## [GIVEN PROBLEM]
Start at the line that has "if empty is" and stop at the line that has "cad_parts[node].hide_render = cad_parts[node].hide_viewport". Print those lines and all lines between them exactly, and nothing more.

## [Scripts that build objects]
--- BEGIN ---

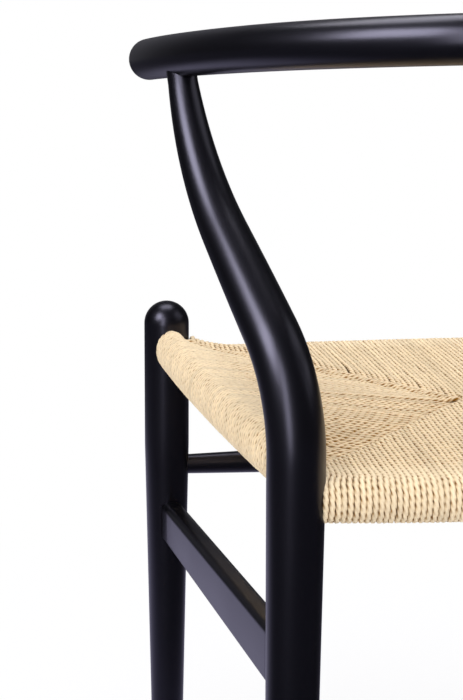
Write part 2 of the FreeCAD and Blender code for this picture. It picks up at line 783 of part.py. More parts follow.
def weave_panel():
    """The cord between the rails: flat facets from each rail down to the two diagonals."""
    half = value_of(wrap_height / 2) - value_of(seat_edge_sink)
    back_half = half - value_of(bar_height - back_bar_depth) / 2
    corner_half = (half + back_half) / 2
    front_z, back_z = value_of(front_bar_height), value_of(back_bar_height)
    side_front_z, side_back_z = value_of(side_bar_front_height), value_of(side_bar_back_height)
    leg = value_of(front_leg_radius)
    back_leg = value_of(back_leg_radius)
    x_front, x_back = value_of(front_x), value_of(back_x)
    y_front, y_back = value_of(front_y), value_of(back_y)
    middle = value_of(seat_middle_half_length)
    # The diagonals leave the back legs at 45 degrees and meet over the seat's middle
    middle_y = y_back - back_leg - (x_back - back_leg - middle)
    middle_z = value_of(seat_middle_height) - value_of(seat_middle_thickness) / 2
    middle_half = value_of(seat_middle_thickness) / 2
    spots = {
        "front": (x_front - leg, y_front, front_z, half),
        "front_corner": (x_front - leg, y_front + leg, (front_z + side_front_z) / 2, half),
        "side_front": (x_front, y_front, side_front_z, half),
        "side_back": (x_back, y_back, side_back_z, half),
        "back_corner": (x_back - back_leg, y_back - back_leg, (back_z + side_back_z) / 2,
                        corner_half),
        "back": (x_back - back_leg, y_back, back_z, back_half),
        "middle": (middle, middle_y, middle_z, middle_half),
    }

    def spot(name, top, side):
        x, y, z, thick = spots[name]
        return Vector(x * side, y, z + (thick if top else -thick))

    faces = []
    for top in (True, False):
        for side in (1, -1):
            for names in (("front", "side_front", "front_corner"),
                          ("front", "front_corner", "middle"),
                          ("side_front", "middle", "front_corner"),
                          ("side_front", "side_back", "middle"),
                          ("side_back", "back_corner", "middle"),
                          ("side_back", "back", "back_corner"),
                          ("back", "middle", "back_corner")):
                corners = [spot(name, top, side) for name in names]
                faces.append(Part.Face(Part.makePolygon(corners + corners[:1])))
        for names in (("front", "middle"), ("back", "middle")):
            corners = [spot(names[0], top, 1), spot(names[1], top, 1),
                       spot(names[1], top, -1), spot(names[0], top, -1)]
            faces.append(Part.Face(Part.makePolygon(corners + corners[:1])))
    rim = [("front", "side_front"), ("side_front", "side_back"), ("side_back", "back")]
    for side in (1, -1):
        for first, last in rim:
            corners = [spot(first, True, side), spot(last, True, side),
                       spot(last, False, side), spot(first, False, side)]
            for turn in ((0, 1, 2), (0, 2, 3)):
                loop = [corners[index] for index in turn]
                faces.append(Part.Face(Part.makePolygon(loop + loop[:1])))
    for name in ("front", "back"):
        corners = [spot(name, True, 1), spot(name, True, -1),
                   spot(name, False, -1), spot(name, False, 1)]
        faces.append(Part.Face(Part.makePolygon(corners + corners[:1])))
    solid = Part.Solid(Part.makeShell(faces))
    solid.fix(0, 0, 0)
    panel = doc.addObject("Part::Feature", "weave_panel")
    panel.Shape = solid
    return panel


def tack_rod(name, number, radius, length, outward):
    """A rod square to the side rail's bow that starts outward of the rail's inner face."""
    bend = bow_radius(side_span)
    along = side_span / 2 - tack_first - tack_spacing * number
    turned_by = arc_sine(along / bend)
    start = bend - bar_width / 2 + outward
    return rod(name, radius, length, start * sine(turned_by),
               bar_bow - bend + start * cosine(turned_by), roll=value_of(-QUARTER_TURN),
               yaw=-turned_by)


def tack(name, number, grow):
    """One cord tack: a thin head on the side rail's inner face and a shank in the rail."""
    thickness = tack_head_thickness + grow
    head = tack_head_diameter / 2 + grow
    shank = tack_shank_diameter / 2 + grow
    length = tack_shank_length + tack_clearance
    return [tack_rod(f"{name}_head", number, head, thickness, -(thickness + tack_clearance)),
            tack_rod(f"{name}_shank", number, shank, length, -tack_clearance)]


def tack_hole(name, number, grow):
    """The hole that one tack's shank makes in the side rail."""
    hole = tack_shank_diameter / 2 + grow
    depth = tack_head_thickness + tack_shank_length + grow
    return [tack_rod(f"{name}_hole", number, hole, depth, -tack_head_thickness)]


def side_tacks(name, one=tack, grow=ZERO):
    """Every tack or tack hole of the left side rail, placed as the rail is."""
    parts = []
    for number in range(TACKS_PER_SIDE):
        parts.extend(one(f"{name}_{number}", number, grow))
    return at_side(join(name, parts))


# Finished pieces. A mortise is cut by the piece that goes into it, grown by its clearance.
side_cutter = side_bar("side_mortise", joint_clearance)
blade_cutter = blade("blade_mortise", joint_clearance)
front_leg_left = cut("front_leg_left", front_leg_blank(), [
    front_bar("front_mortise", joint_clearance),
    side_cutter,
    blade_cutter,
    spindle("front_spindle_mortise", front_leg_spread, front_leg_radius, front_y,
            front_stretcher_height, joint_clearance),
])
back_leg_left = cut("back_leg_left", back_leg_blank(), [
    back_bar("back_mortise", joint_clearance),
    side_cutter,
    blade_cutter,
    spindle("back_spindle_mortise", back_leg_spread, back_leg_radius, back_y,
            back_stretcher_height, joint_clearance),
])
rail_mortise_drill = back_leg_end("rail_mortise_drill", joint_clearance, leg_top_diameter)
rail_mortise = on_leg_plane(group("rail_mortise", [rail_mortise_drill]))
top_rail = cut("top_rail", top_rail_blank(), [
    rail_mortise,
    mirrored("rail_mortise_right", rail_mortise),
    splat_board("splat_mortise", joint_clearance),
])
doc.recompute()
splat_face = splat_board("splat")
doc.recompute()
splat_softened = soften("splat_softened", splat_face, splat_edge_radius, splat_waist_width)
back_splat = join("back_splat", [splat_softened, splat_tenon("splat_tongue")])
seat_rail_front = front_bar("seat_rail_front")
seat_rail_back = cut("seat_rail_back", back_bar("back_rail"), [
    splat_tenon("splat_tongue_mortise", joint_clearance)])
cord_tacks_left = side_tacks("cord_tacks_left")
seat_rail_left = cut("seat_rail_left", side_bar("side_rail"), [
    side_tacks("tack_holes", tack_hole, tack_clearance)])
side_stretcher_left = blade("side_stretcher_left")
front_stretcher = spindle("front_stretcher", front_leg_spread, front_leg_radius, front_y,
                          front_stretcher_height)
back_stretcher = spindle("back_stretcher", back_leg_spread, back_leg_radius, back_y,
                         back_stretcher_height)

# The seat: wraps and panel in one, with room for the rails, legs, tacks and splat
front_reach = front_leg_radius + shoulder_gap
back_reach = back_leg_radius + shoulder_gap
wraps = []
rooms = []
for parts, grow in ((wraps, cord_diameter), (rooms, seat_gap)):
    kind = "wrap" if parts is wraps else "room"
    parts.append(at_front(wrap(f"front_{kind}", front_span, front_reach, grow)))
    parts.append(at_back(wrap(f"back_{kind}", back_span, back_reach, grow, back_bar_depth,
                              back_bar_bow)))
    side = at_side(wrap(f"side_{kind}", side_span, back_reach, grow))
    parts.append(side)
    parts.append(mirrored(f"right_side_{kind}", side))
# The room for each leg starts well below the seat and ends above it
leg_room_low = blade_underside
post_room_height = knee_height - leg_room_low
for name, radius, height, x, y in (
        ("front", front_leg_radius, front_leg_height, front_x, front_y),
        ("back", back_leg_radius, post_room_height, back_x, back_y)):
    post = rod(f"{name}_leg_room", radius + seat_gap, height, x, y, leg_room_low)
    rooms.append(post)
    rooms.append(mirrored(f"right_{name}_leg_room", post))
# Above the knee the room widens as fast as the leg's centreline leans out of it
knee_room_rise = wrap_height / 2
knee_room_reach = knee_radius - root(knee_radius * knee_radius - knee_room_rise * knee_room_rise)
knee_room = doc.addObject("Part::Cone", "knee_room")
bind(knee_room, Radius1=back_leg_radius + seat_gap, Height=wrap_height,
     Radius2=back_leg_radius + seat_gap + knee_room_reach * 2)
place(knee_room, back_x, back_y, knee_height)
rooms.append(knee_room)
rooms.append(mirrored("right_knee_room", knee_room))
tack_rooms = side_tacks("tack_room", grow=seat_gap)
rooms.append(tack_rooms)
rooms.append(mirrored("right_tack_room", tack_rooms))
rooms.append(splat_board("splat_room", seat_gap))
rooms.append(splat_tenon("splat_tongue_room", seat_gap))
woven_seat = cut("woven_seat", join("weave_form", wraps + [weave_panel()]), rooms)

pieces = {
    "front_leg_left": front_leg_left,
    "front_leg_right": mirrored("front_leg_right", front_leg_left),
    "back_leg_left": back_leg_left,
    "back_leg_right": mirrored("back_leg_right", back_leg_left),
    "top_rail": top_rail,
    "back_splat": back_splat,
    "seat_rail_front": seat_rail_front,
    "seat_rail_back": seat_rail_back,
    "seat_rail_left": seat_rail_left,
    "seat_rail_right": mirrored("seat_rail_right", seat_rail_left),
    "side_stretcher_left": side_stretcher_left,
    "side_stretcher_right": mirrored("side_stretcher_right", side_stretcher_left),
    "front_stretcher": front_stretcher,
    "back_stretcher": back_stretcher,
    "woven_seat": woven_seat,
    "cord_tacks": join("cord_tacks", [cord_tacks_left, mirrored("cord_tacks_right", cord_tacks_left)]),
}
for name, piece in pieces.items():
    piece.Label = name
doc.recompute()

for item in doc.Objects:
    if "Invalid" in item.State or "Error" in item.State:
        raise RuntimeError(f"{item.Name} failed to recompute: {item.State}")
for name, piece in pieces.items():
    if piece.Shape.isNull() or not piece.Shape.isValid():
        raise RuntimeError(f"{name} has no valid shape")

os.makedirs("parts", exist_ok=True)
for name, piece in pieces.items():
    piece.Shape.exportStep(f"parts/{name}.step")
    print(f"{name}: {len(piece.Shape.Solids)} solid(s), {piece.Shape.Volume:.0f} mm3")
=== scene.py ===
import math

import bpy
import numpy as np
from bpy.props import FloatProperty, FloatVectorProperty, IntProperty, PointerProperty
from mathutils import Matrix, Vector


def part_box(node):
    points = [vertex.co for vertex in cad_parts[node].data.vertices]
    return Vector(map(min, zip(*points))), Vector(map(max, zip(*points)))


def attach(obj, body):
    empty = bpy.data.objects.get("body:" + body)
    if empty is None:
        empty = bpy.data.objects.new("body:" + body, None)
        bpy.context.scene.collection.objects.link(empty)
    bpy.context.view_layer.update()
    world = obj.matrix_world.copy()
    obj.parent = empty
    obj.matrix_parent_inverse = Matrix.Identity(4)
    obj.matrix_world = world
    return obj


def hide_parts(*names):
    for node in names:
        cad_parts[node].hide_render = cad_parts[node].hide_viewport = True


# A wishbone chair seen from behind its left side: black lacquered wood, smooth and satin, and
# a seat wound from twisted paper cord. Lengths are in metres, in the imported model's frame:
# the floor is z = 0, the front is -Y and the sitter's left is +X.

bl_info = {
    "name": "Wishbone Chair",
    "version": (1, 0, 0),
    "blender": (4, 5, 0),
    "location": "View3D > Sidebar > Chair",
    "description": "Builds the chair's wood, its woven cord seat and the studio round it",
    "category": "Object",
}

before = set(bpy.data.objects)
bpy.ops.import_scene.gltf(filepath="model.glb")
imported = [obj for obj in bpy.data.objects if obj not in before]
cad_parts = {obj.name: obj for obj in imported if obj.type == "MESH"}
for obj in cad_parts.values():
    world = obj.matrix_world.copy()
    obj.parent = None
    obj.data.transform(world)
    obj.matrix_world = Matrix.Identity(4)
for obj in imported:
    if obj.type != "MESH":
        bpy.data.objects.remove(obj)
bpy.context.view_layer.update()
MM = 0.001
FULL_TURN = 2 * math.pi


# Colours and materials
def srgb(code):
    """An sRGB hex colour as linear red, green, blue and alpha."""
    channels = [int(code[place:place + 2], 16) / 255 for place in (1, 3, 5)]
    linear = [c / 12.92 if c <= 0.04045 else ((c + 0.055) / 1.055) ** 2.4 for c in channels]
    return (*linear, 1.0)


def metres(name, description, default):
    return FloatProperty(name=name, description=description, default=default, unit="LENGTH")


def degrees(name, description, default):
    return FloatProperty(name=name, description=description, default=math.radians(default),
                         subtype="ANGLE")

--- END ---
--- BEGIN ---

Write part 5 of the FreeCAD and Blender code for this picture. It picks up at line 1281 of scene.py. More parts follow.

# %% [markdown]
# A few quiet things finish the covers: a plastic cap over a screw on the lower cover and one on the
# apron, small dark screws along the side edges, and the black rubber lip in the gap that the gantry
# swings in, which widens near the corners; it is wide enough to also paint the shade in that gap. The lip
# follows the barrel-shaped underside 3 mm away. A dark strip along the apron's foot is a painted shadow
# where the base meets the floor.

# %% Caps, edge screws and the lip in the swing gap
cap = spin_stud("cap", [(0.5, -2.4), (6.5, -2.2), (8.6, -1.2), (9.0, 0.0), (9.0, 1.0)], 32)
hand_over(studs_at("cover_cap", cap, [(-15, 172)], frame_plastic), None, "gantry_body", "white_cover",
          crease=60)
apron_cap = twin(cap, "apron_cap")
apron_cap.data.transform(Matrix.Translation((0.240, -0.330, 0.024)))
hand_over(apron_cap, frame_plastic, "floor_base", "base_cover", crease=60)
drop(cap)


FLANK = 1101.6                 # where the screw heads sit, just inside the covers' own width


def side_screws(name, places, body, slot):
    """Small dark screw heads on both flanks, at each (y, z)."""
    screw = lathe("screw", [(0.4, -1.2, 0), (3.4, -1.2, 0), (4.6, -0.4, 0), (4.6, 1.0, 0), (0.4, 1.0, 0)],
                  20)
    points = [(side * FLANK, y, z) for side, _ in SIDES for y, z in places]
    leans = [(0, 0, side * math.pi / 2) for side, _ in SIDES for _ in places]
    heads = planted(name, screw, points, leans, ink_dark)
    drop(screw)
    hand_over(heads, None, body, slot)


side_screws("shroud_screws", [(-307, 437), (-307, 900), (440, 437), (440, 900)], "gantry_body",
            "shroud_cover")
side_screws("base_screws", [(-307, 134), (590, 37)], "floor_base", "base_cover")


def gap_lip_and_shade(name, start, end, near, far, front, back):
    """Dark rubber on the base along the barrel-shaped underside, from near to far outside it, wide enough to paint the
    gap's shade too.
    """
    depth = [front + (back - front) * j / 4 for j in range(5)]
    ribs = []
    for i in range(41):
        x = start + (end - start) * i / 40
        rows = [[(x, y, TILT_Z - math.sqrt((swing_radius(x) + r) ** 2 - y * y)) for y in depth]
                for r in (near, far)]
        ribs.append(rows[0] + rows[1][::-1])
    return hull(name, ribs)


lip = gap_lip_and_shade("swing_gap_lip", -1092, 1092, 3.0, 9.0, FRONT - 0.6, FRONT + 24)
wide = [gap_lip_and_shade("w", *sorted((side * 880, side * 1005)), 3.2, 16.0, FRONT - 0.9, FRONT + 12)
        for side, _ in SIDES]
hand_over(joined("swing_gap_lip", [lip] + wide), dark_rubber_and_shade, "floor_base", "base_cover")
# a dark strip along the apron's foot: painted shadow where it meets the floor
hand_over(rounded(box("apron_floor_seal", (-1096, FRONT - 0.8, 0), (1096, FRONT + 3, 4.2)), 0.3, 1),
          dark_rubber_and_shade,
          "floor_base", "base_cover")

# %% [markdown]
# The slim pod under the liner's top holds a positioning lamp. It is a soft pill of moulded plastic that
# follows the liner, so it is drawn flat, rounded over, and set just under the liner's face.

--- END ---

## [RESULT]
    if empty is None:
        empty = bpy.data.objects.new("body:" + body, None)
        bpy.context.scene.collection.objects.link(empty)
    bpy.context.view_layer.update()
    world = obj.matrix_world.copy()
    obj.parent = empty
    obj.matrix_parent_inverse = Matrix.Identity(4)
    obj.matrix_world = world
    return obj


def hide_parts(*names):
    for node in names:
        cad_parts[node].hide_render = cad_parts[node].hide_viewport = True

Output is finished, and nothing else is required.